| Supplied material |
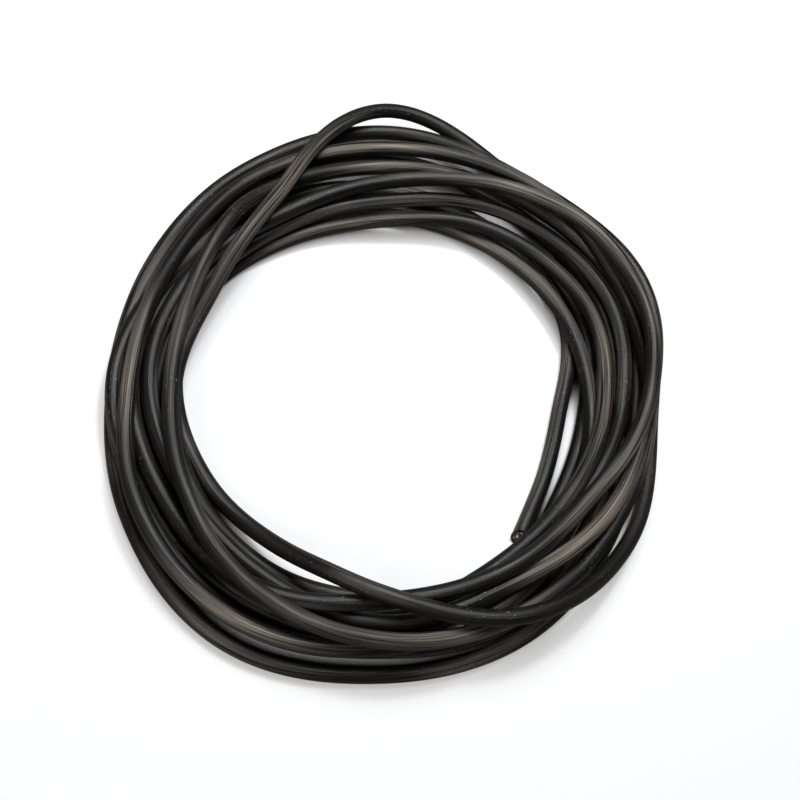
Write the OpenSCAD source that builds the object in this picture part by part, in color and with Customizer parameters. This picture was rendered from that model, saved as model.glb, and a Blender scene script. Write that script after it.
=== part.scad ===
/* [Cable] */
// Outer diameter of the rubber sheath
cable_d = 10; // [7:0.5:14]
// Wall of the rubber sheath
sheath_t = 1.3; // [0.9:0.1:1.6]
// Thickness of the separator tape under the sheath
tape_t = 0.15; // [0.1:0.05:0.2]
// Clearance between one layer of the cable and the next
layer_gap = 0.05; // [0.02:0.01:0.1]

/* [Cores] */
// Diameter of the stranded copper conductor in each core
wire_d = 1.6; // [1:0.1:2.2]

/* [Coil] */
// Radius of the circle that the turns are laid round
coil_r = 150; // [120:5:200]
// Clear gap between turns that lie side by side
turn_gap = 0.8; // [0.6:0.1:2]

/* [Ends] */
// Straight length of cable at each cut end
end_l = 20; // [15:1:30]
// How far the insulated cores stand out of the cut sheath
core_out = 0.6; // [0.3:0.1:3]
// How far the copper stands out of the insulation
wire_out = 0.7; // [0.3:0.1:3]
// How far the fillers and the tape end short of the cut sheath
filler_in = 0.3; // [0.1:0.1:1]

/* [Hidden] */
$fn = 48;

CORES = ["earth", "blue", "brown"];
FILLERS = ["1", "2", "3"];
LAYERS = ["sheath", "tape"];
ENDS = ["cut_end", "tail_end"];

// Colours of the rubber, the tape, the strings, the copper and the three cores
rubber_c = [0.12, 0.11, 0.10];
tape_c = [0.86, 0.84, 0.78];
string_c = [0.78, 0.74, 0.64];
copper_c = [0.80, 0.46, 0.28];
core_c = [[0.30, 0.55, 0.16], [0.10, 0.28, 0.62], [0.36, 0.18, 0.09]];

// Bores of the layers, from the outside in
sheath_bore = cable_d - 2 * sheath_t;
tape_d = sheath_bore - 2 * layer_gap;
tape_bore = tape_d - 2 * tape_t;

// Three equal cores that touch one another fill the tape's bore
laid_up_d = tape_bore - 2 * layer_gap;
core_d = laid_up_d / (1 + 2 / sqrt(3)) - layer_gap;
core_ring_r = (laid_up_d - core_d) / 2;
core_bore = wire_d + 2 * layer_gap;

// A filler string fills the valley that two cores and the tape leave
valley_r = (pow(laid_up_d / 2, 2) + pow(core_ring_r, 2) - core_ring_r * laid_up_d / 2
    - pow(core_d / 2, 2)) / (core_d + laid_up_d - core_ring_r);
filler_d = 2 * (valley_r - layer_gap);
filler_ring_r = laid_up_d / 2 - valley_r;

// The turns lie in lanes: lane 0 is the circle of coil_r, and lanes are one pitch apart
pitch = cable_d + turn_gap;
// A turn on the ground is pressed a tenth of its diameter flat
ground_z = 0.4 * cable_d;
hours = 12;
turn_rings = 24;
tube_sides = 6;
ease_passes = 4;
hold_share = 0.5;

// Lane of the cable at each hour of each turn, anticlockwise from +X
lane_rows = [
    [0, 0, 0, 0, 0, 0, 0, 0, 0, -0.9, -2, -3.3],
    [-3.1, -0.7, 0.35, 0.95, 0.75, 0.5, 1.3, 1.1, 1.45, 0.9, 0.8, 0.2],
    [0.4, 2, 2.6, 3.3, 1.95, 1.05, 0.15, 0.5, 0.4, 0.1, -1.1, -1.3],
    [-1.45, -1.15, -1, -1, -0.95, -0.5, 0.3, -0.05, -0.1, -1.35, -1.4, -0.95],
    [1.4, 2.98, 2.05, 0.18, -1.2, -1, -0.65, -1.1, -1, -0.35, -0.7, 0.45],
    [1.75, 4.05, 3.95, 5.15, 3.7, 2, 1.35, 1.95, 2.7, 2, 1.85, 1.45],
    [1.6, 3.58, 3, 1.98, 0.65, -1.4, -1.9, -1.15, 0.2, 0.8, 0.9, 1.15],
    [2.1, 2.75, 3.35, 3.2, 2.25, 0.6, 0.3, 1.4, 1.75, 0.95, -0.1, -1.1],
    [0.35, 2.22, 1.45, -0.6, -1.5, -1.55, -1, -0.55, -0.65, -0.95, -2, -1.9],
    [-0.9, 0.4, -0.4, -1.92, -2, -1.6, -1.95, -2.6, -2.7, -1.35, 1.25, 2.35],
    [2.6, 5.15, 4.6, 6.2, -0.35, -2.4, -2, -1.65, -1.7, -1.95, -1.1, -2.1],
    [-1.5, 0.45, 0.9, 0.8, 0, 0, 0, 0, 0, 0, 0, 0]
];
// Order of the turns at the same hours, where a turn lies on those of lower order
order_rows = [
    [0, 0, 0, 0, 0, 0, 0, 0, 0, 0, 0, 0],
    [0, 0, 0, 0, 0, 1, 1, 1, 1, 1, 1, 1],
    [0, 0, 0, 0, 0, 0, 0, 0, 0, 0, 0.5, 1],
    [1, 1, 0.5, 0.5, 0.5, 1, 1.5, 1.5, 2.2, 3, 4, 4],
    [5, 5, 4, 3, 3, 3, 2.5, 2, 2, 2.5, 2.5, 3.5],
    [4.5, 2.6, 1.5, 1, 1, 0.5, 0, 0, 0, 0, 0, 0],
    [0.6, 1.4, 1.2, 1, 3.2, 4, 5, 5, 5, 5, 3, 2],
    [0.8, 1.9, 2.5, 2, 3.4, 3.5, 3.5, 3.5, 3, 3, 1.5, 2],
    [1.5, 1, 1, 2.1, 1, 1, 0.5, 0.5, 0.5, 0.5, 2.5, 3],
    [3, 3, 2, 1.5, 0.6, 0, 0, 0, 2, 6, 6, 1],
    [0.5, 0, 0, 2, 6, 3, 2, 0.2, 0, 0, 0, 0],
    [0, 0, 0, 0, 0, 0, 0, 0, 0, 0, 0, 0]
];
lanes = [for (row = lane_rows) for (lane = row) lane];
orders = [for (row = order_rows) for (order = row) order];

// Hours, counted through the turns, at which the coil starts and ends
start_hour = 10.8;
first_hour = 11;
last_hour = 133;
end_hour = 133.3;

// Smooth curve through a list of values, and straight lines through one
function curve(list, x) =
    let (k = floor(x), t = x - k, a = list[k - 1], b = list[k], c = list[k + 1], d = list[k + 2])
    b + t * ((c - a) + t * ((2 * a - 5 * b + 4 * c - d) + t * (3 * b - a - 3 * c + d))) / 2;
function line(list, x) =
    let (k = floor(x), t = x - k)
    list[k] * (1 - t) + list[min(k + 1, len(list) - 1)] * t;

// Where the cable is at an hour, at a height
function radius_at(hour) = coil_r + pitch * curve(lanes, hour);
function place(hour, z) =
    let (angle = hour * 360 / hours)
    [radius_at(hour) * cos(angle), radius_at(hour) * sin(angle), z];

// Each ring of the tube has an hour, a lane, an order and an outward slope
ring_step = hours / turn_rings;
ring_count = (last_hour - first_hour) / ring_step + 1;
ring_hours = [for (k = [0:ring_count - 1]) first_hour + k * ring_step];
ring_lanes = [for (hour = ring_hours) curve(lanes, hour)];
ring_orders = [for (hour = ring_hours) line(orders, hour)];
ring_slopes = [for (hour = ring_hours)
    (radius_at(hour + ring_step) - radius_at(hour - ring_step)) / 2
    / (radius_at(hour) * PI * 2 / turn_rings)];

// Least distance in pitches between two turns, as far as hold_share of the way to the next ring
function lane_gap(i, j) = ring_lanes[i] - ring_lanes[j];
function apart(i, j, step) =
    min(i, j) + step < 0 || max(i, j) + step > ring_count - 1 ? abs(lane_gap(i, j)) :
    let (near = lane_gap(i, j) * (1 - hold_share) + lane_gap(i + step, j + step) * hold_share)
    near * lane_gap(i, j) < 0 ? 0 : min(abs(near), abs(lane_gap(i, j)));
// The same across the way that the turns run
function across(i, j) =
    min(apart(i, j, -1), apart(i, j, 1)) / sqrt(1 + pow(ring_slopes[i] - ring_slopes[j], 2));
function is_under(j, i) =
    ring_orders[j] < ring_orders[i] || (ring_orders[j] == ring_orders[i] && j < i);
// A ring rests on the rings under it at the same angle, and on its own eased height
function rest(i, eased) = max(concat([eased[i]], [
    for (j = [i % turn_rings:turn_rings:ring_count - 1])
        if (is_under(j, i) && across(i, j) < 1)
            rest(j, eased) + sqrt(1 - pow(across(i, j), 2))
]));
function settle(eased) = [for (i = [0:ring_count - 1]) rest(i, eased)];
function ease(z) = [for (i = [0:ring_count - 1])
    (z[max(i - 1, 0)] + 2 * z[i] + z[min(i + 1, ring_count - 1)]) / 4];
function lay(z, passes) = passes == 0 ? z : lay(settle(ease(z)), passes - 1);
ring_heights = lay(settle([for (i = [0:ring_count - 1]) 0]), ease_passes);

// The ends leave the coil level and straight, square to the cable beyond them
function unit(v) = v / norm(v);
start_way = unit(place(first_hour, 0) - place(start_hour, 0));
end_way = unit(place(end_hour, 0) - place(last_hour, 0));
laid_path = concat(
    [for (l = [0, cable_d]) place(start_hour, cable_d / 2) + l * start_way],
    [for (i = [1:ring_count - 1]) place(ring_hours[i], ground_z + pitch * ring_heights[i])],
    [for (l = [cable_d, 0]) place(end_hour, cable_d / 2) - l * end_way]
);

// Corners of one ring of a tube round a path, none of them below the ground
function way_at(path, k) = unit(path[min(k + 1, len(path) - 1)] - path[max(k - 1, 0)]);
function ring_corners(path, k, r) =
    let (side = unit(cross(way_at(path, k), [0, 0, 1])), over = cross(side, way_at(path, k)))
    [for (s = [0:tube_sides - 1])
        let (a = s * 360 / tube_sides, p = path[k] + r * (cos(a) * side + sin(a) * over))
        [p.x, p.y, max(p.z, 0)]];
function tube_corners(path, r) = [for (k = [0:len(path) - 1]) each ring_corners(path, k, r)];

// The coil is set down with the middle of its own box at the origin
laid_corners = tube_corners(laid_path, cable_d / 2);
function middle(values) = (min(values) + max(values)) / 2;
box_middle = [middle([for (p = laid_corners) p.x]), middle([for (p = laid_corners) p.y]), 0];
coil_path = [for (p = laid_path) p - box_middle];
start_point = coil_path[0];
end_point = coil_path[len(coil_path) - 1];

// Least gap between turns, on points along the straight runs between the rings
run_points = 3;
path_points = [for (k = [0:len(coil_path) - 2]) for (t = [0:run_points - 1])
    coil_path[k] + (coil_path[k + 1] - coil_path[k]) * t / run_points];
least_gap = min([
    for (i = [0:len(path_points) - 1]) for (j = [i + turn_rings:len(path_points) - 1])
        norm(path_points[i] - path_points[j])
]) - cable_d;
function length_from(k) =
    k > len(coil_path) - 2 ? 0 : norm(coil_path[k + 1] - coil_path[k]) + length_from(k + 1);
cable_length = 2 * end_l + length_from(0);

// Triangles between the rings of a tube, facing out, or in when flipped
function wall_faces(first, flip) = [
    for (k = [0:len(coil_path) - 2]) for (s = [0:tube_sides - 1])
        let (
            a = first + k * tube_sides + s,
            b = first + k * tube_sides + (s + 1) % tube_sides,
            c = a + tube_sides,
            d = b + tube_sides
        )
        each flip ? [[a, c, b], [b, c, d]] : [[a, b, c], [b, d, c]]
];

// A tube of sheath along the whole coil, open at both ends
module coil_tube(outer_r, inner_r) {
    rings = len(coil_path);
    inner = rings * tube_sides;
    far = (rings - 1) * tube_sides;
    points = concat(tube_corners(coil_path, outer_r), tube_corners(coil_path, inner_r));
    rims = [for (s = [0:tube_sides - 1]) let (n = (s + 1) % tube_sides) each [
        [s, inner + s, n],
        [n, inner + s, inner + n],
        [far + s, far + n, inner + far + s],
        [far + n, inner + far + n, inner + far + s]
    ]];
    polyhedron(points, concat(wall_faces(0, false), wall_faces(inner, true), rims));
}

// A solid cord along the whole coil
module coil_cord(r) {
    rings = len(coil_path);
    far = (rings - 1) * tube_sides;
    caps = [for (s = [1:tube_sides - 2]) each [[0, s + 1, s], [far, far + s, far + s + 1]]];
    polyhedron(tube_corners(coil_path, r), concat(wall_faces(0, false), caps));
}

// Stands a child's +Z along the cable, out of the coil's start or its end
module at_end(end) {
    point = end == 0 ? start_point : end_point;
    way = end == 0 ? -start_way : end_way;
    translate(point) rotate([0, 90, atan2(way.y, way.x)]) children();
}
// Round the cable's axis in thirds of a turn, the other way round at the other end
module at_third(end, i, ring_r) {
    at_end(end) rotate((end == 0 ? 120 : -120) * i) translate([ring_r, 0, 0]) children();
}
module ring_wall(outer_d, bore, length) {
    difference() {
        cylinder(d = outer_d, h = length);
        translate([0, 0, -1]) cylinder(d = bore, h = length + 2);
    }
}

module coil_sheath() {
    echo(least_gap_mm = least_gap, cable_length_mm = cable_length, core_diameter_mm = core_d);
    color(rubber_c) coil_tube(cable_d / 2, sheath_bore / 2);
}
// The three cores, their strings and their tape, as one cord inside the coil
module coil_cores() {
    color(tape_c) coil_cord(tape_d / 2);
}
module end_sheath(end) {
    color(rubber_c) at_end(end) ring_wall(cable_d, sheath_bore, end_l);
}
module end_tape(end) {
    color(tape_c) at_end(end) ring_wall(tape_d, tape_bore, end_l - filler_in);
}
module end_insulation(end, i) {
    color(core_c[i]) at_third(end, i, core_ring_r) ring_wall(core_d, core_bore, end_l + core_out);
}
module end_conductor(end, i) {
    color(copper_c) at_third(end, i, core_ring_r)
        cylinder(d = wire_d, h = end_l + core_out + wire_out);
}
// A string lies opposite each core
module end_filler(end, i) {
    color(string_c) at_third(end, i, -filler_ring_r) cylinder(d = filler_d, h = end_l - filler_in);
}

coil_sheath();
coil_cores();
for (end = [0:1]) {
    end_sheath(end);
    end_tape(end);
    for (i = [0:2]) {
        end_insulation(end, i);
        end_conductor(end, i);
        end_filler(end, i);
    }
}
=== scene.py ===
import math

import bpy
from mathutils import Matrix, Vector
from mathutils.noise import noise


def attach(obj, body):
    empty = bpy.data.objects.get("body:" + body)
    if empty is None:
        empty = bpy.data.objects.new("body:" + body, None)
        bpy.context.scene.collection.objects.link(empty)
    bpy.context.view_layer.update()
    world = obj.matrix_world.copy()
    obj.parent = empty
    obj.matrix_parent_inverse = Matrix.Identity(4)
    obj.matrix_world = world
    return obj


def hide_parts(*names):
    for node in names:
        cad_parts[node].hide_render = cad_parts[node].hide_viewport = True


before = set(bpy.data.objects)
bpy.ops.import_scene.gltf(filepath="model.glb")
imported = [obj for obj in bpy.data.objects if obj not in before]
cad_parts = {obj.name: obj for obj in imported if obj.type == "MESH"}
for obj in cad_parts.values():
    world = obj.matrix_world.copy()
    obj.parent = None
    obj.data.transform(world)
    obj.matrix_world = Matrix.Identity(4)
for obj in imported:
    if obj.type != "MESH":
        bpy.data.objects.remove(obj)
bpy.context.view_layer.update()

mm = 0.001
tiny = 1e-9  # keeps a whole hour from being rounded down
up = Vector((0, 0, 1))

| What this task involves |
Print the listing above from its first line through the line with "turn_gap = 0.8; // [0.6:0.1:2]", and stop there.

| Full solution |
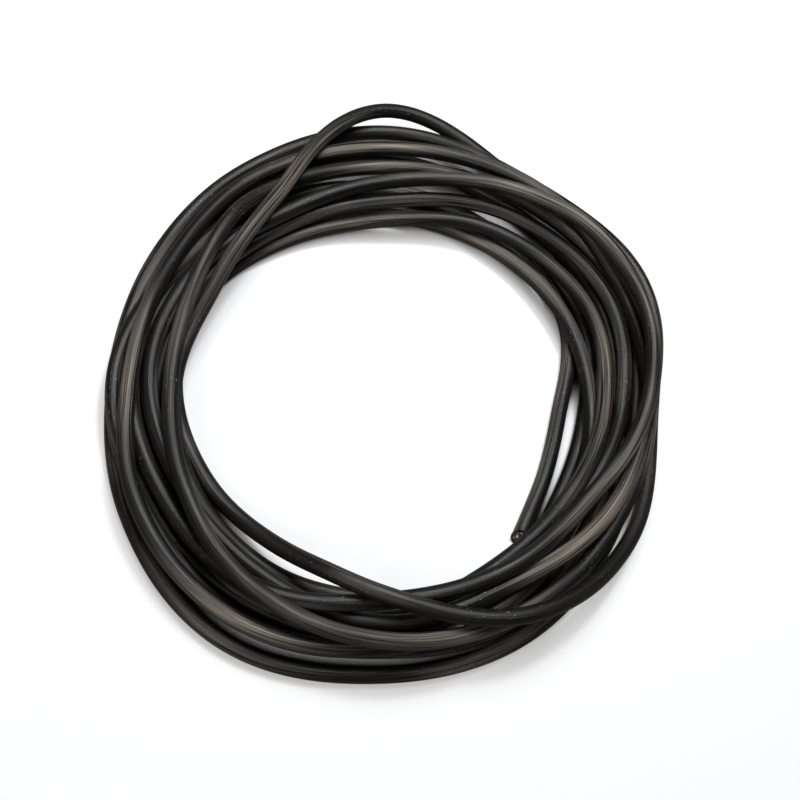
Write the OpenSCAD source that builds the object in this picture part by part, in color and with Customizer parameters. This picture was rendered from that model, saved as model.glb, and a Blender scene script. Write that script after it.
=== part.scad ===
/* [Cable] */
// Outer diameter of the rubber sheath
cable_d = 10; // [7:0.5:14]
// Wall of the rubber sheath
sheath_t = 1.3; // [0.9:0.1:1.6]
// Thickness of the separator tape under the sheath
tape_t = 0.15; // [0.1:0.05:0.2]
// Clearance between one layer of the cable and the next
layer_gap = 0.05; // [0.02:0.01:0.1]

/* [Cores] */
// Diameter of the stranded copper conductor in each core
wire_d = 1.6; // [1:0.1:2.2]

/* [Coil] */
// Radius of the circle that the turns are laid round
coil_r = 150; // [120:5:200]
// Clear gap between turns that lie side by side
turn_gap = 0.8; // [0.6:0.1:2]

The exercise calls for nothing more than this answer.